Ultimately I put in fifty dollars’ worth of gas — at $3/gallon, that’s about half the tank on a fourteen-foot U-Haul, if that information helps you in the future — bitched at my dad about The Stupidest Way to Sell Gas I’d Ever Seen, and then got the hell out of Maryland. Before returning the truck Thursday night, I put another $25.16 in it, attempting to put the gauge back at exactly three-quarters full. I failed and U-Haul charged me $16.20 extra, but by that point I was just thrilled not to be driving that fourteen-foot behemoth anymore.
Charges related to playing apartment musical chairs: $17.96, so far. Dominion Power charged me two separate $15 service initiation charges, plus $2.96 in taxes and usage for the two days of electricity I provided to an apartment with a leaky ceiling. I’ve also spent roughly four million years of my life trying to straighten out the address mix-up with Comcast and my new health insurance company, and I cannot put a price on that kind of suffering.
Renter’s insurance: $149, -$38.18. The one thing that went quite smoothly was switching my renter’s insurance from my old apartment to the new one. Since I couldn’t get the keys to my new apartment ’til it was insured, I called the company, gave them the new address, and they immediately issued me a new policy that was fifty bucks cheaper per year than my New York policy. They also refunded part of my 2014 premium for the Brooklyn apartment.
Total cost: $1,279.96. Which is a lot less than either of the moving services I considered.

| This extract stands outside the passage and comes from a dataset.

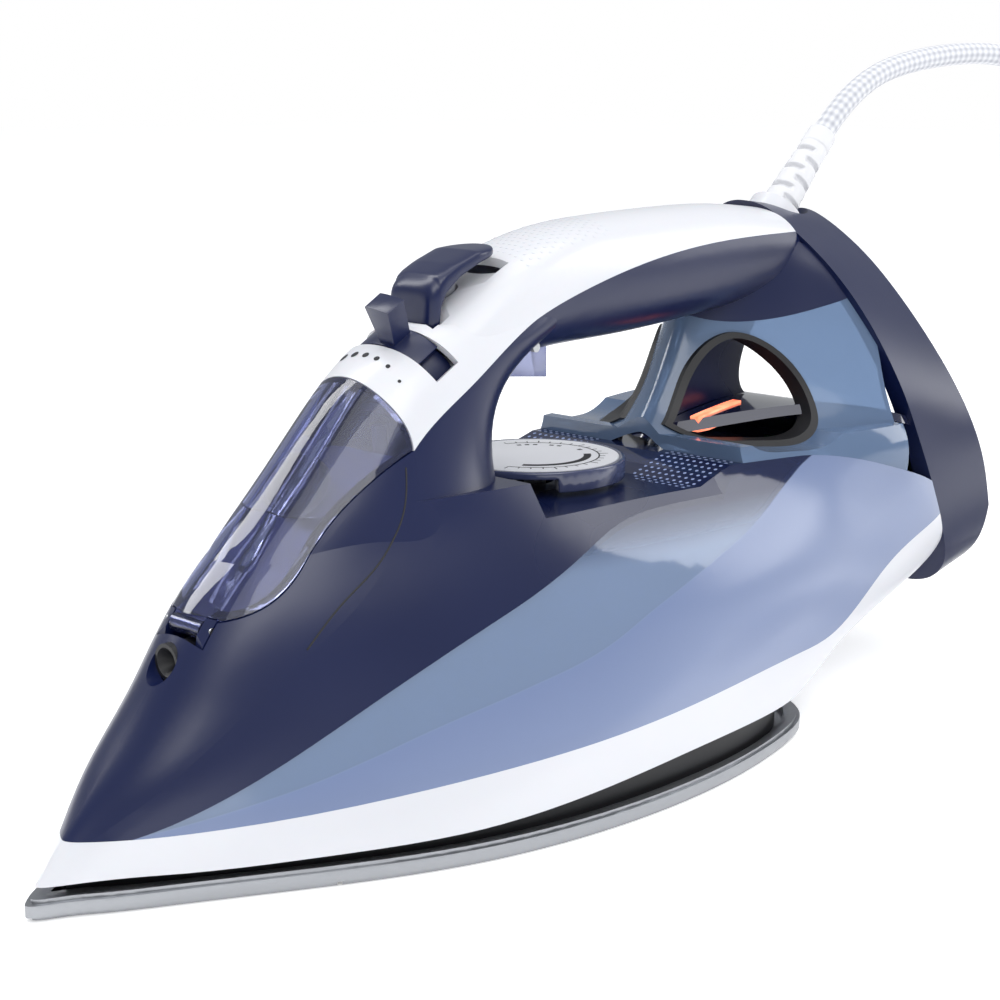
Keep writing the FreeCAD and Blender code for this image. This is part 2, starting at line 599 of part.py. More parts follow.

I feel like I made pretty good choices in this move, although I got a little carried away at the Container Store a few days ago, because my new apartment, astonishingly, has far less kitchen and bathroom cabinet space than my Brooklyn apartment did. If I can straighten out all the address confusion before Thanksgiving, I’ll consider it a move well done. And I got to see my nephews two days after I moved in. They are brilliant and adorable and worth it.